Situasi dan kondisi pembelajaran di PLS memang mengharuskan saya untuk bersikap fleksibel. Longgar dan friendly di luar kelas, namun tetap ketat dan disiplin ketika sedang dalam proses belajar-mengajar. Dan terus-terang, justru saya yang banyak belajar dari mereka. Contohnya ya dari hal-hal sederhana seperti yang saya ceritakan tadi. Bagaimana mereka dengan lapang dada bisa rumangsa. Mau mengaku salah dan siap dengan segala konsekuensi dari kesalahan tersebut. Sebuah sikap yang menunjukkan kebesaran hati.
Pejabat dan Tokoh Publik Perlu Mencontoh Kebesaran Hati Para Siswa PKBM
Entah mengapa saya merasa sikap tersebut sudah mulai langka, terutama di ranah politik. Lihat saja berita yang bersliweran di media massa.

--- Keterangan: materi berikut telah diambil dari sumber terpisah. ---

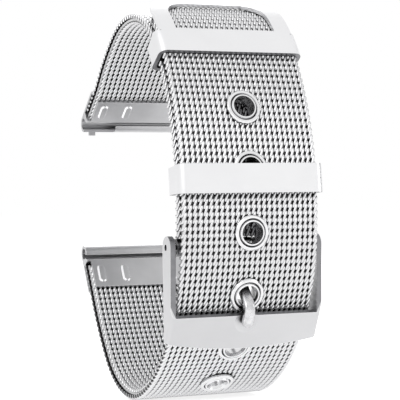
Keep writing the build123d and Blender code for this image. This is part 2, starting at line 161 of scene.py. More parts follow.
class Course:
    """A chain of tangent runs and arcs in the YZ plane, each a length and a turn."""

    def __init__(self, y, z, heading, pieces):
        self.starts = []
        self.places = []
        start = 0.0
        for length, turn in pieces:
            self.starts.append(start)
            bend = radians(turn) / length
            self.places.append((y, z, heading, bend))
            y, z, heading = (float(v) for v in self.step(y, z, heading, bend, length))
            start += length
        self.length = start
        self.places = np.array(self.places)

    @staticmethod
    def step(y, z, heading, bend, along):
        """The place and heading reached after going along a stretch of steady bend."""
        half_turn = bend * along / 2
        chord = along * np.sinc(half_turn / pi)
        middle = heading + half_turn
        return y + chord * np.cos(middle), z + chord * np.sin(middle), heading + 2 * half_turn

    def piece_at(self, s):
        """The number of the piece that each length s falls in."""
        return np.clip(np.searchsorted(self.starts, s, side="right") - 1, 0, len(self.starts) - 1)

    def at(self, s, out=0.0):
        """The places y and z at lengths s, moved outwards from the loop."""
        s = np.asarray(s, dtype=float)
        index = self.piece_at(s)
        y, z, heading, bend = self.places[index].T
        y, z, heading = self.step(y, z, heading, bend, s - np.asarray(self.starts)[index])
        return y + out * np.sin(heading), z - out * np.cos(heading)

    def heading(self, s):
        """The heading at one length s, in radians."""
        index = int(self.piece_at(s))
        y, z, heading, bend = self.places[index]
        return heading + bend * (s - self.starts[index])

    def point(self, s, out=0.0):
        """The point at one length s, moved outwards from the loop."""
        y, z = self.at(s, out)
        return Vector((0.0, float(y), float(z)))


def arc_length(radius, turn):
    """The length of an arc that turns by some degrees."""
    return radius * radians(abs(turn))


short_course = Course(
    mesh_rise * sin(radians(short_heading_angle)),
    -mesh_rise * cos(radians(short_heading_angle)),
    radians(short_heading_angle),
    [
        (end_run, 0),
        (arc_length(set_back_radius, set_back_angle), set_back_angle),
        (arc_length(upper_leg_radius, upper_leg_angle), upper_leg_angle),
        (arc_length(crown_radius, crown_angle), crown_angle),
        (short_front_run, degrees(short_front_run / front_radius)),
    ],
)
_, _, _, crown_start, front_start = short_course.starts
tail_start = front_start - arc_length(crown_radius, tail_crown_angle)
tail_point = short_course.point(tail_start, layer_step)
long_course = Course(
    tail_point.y,
    tail_point.z,
    short_course.heading(tail_start),
    [
        (arc_length(crown_radius + layer_step, tail_crown_angle), tail_crown_angle),
        (tail_front_run, degrees(tail_front_run / outer_front_radius)),
        (arc_length(chin_radius, chin_angle), chin_angle),
        (arc_length(sole_radius, sole_angle), sole_angle),
        (arc_length(lower_leg_radius, lower_leg_angle), lower_leg_angle),
        (end_run, 0),
    ],
)
_, outer_front_start, _, sole_start, _, _ = long_course.starts

upper_flex = crown_start + upper_flex_share * arc_length(crown_radius, crown_angle)
lower_flex = sole_start + lower_flex_share * arc_length(sole_radius, sole_angle)
pivot_place = outer_front_start + short_front_run * outer_front_radius / front_radius
eyelet_places = [
    pivot_place + tongue_reach + (number - eyelets_above_tongue_count) * eyelet_spacing
    for number in range(eyelet_count)
]
bar_place = eyelet_places[eyelets_above_tongue_count] + bar_start_past_eyelet


# The weave: one coil

strand_pitch = (band_width - 2 * wire_radius - 2 * side_margin) / (strand_count - 0.5)
coil_depth = half_layer - wire_radius + ground_depth
strands = 2 * strand_count - 1


def squared(wave):
    """A wave pressed towards a square one, as a coil is pressed flat."""
    return np.sign(wave) * np.abs(wave) ** coil_squareness


def coil_path():
    """The middle line of one coil: across the band, along it and out from it."""
    turn = np.linspace(-pi / 2, -pi / 2 + pi * strands, strands * steps_per_strand + 1)
    strand = np.minimum((turn + pi / 2) // pi, strands - 1)
    along = coil_reach * squared(np.sin(turn))
    out = coil_depth * squared(np.cos(turn))
    lean = np.where(strand % 2 == 0, -front_lean, back_lean)
    slant = lean * np.sin(pi / 2 * along / coil_reach)
    across = strand_pitch * ((strands - 1) / 4 - strand / 2 + slant)
    return np.stack([across, along, out], axis=1)


def wire_angles():
    """The angles of the points round the wire, from the one that faces out of the coil."""
    return np.arange(wire_sides) * 2 * pi / wire_sides


def wire_rings(path):
    """Rings of points round a coil's middle line, flattened at the layer's faces."""
    ahead = np.gradient(path, axis=0)
    ahead /= np.linalg.norm(ahead, axis=1, keepdims=True)
    outward = path * np.array([0.0, 1.0, 1.0])
    outward -= ahead * np.sum(outward * ahead, axis=1, keepdims=True)
    outward /= np.linalg.norm(outward, axis=1, keepdims=True)
    aside = np.cross(ahead, outward)
    angles = wire_angles()
    rings = path[:, None, :] + wire_radius * np.cos(angles)[None, :, None] * outward[:, None, :]
    rings += wire_radius * np.sin(angles)[None, :, None] * aside[:, None, :]
    rings[..., 2] = np.clip(rings[..., 2], -half_layer, half_layer)
    return rings


def wire_painted_light(path):
    """The painted light of each point of a coil: bright most outside it and near a face of the
    layer, painted shade elsewhere.
    """
    facing = (1 + np.cos(wire_angles())) / 2
    nearness = np.clip(np.abs(path[:, 2]) / (coil_depth * bright_depth_share), 0, 1)
    nearness[np.abs(path[:, 0]) > half_band - bright_side_reach] = 1.0
    return np.outer(nearness, facing).ravel()


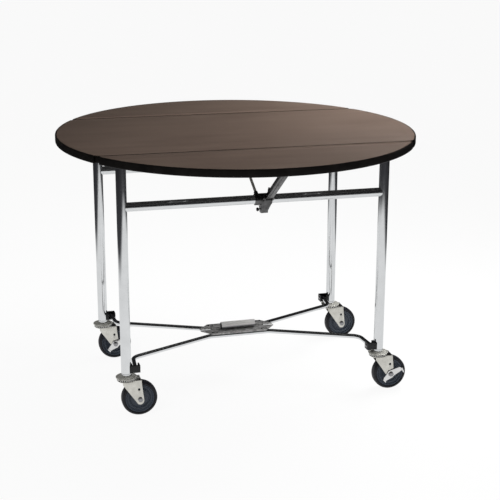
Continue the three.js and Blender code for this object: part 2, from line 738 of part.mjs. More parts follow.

Ketika seorang pejabat baik eksekutif, legislatif, maupun yudikatif terjerat masalah hukum; berapa banyak dari mereka yang berani secara gentle mengakui kesalahannya? Hampir tidak ada. Yang sering terjadi mereka justru sibuk berkelit dan mencari alasan. Padahal kalau katanya kera ngalam: sak amba-ambane alas, isih luwih amba alasan. (seluas-luasnya hutan, masih lebih luas alasan) hehehe …
Alasan yang paling sederhana dan paling sering digunakan oleh para pejabat adalah sakit. Mungkin ini karena kebawa kebiasaan mereka waktu masih sekolah, demen mbolos dengan alasan sakit. Hingga ketika dewasa sakit panu atau kudis saja sudah bisa dijadikan alasan untuk menangguhkan panggilan pengadilan.
Ada beberapa contoh alasan yang lebih canggih. Let me remind you, misalnya ketika Pak Setya siapa itu. .. yang mengupayakan seribu satu alasan supaya lolos dari dakwaan korupsi. Sampai-sampai tiang listrik yang ndak tahu apa-apa dia jadikan kambing hitam. Atau kalau mau contoh terbaru, ada seorang Gubernur daerah khusus ibukota mana itu saya lupa … yang menurut saya sungguh layak dinobatkan sebagai master of alasan karena kepiawaiannya dalam merekayasa logika.
Semua itu demi apa coba? Demi menutupi kesalahan, dan lari dari potensi hukuman.
Apa cuma pejabat yang kelakuannya seperti itu? Tidak juga. Beberapa pemuka agama ketika terjerat kasus hukum juga sering melakukan trik yang sama, mencari-cari alasan. Alasan terbaik dan paling epic sejauh ini patut disematkan kepada seorang Imam Besar yang pernah pergi umrah itu. Gak tanggung-tanggung, umrah sampai 3 kali lebaran gak pulang-pulang. Eh itu Imam besar apa Bang Thoyib ya?’
Dari beberapa teladan buruk tokoh publik tersebut, saya kok merasa bahwa murid-murid PLS saya lebih baik, ya? Mereka mampu berbesar hati mengakui kesalahan dan menerima segala konsekuensi dari kesalahan tersebut. Tentang kebesaran hati ini saya jadi curiga, jangan-jangan semakin besar jabatan seseorang, maka hatinya semakin mengecil. Semoga saja tidak.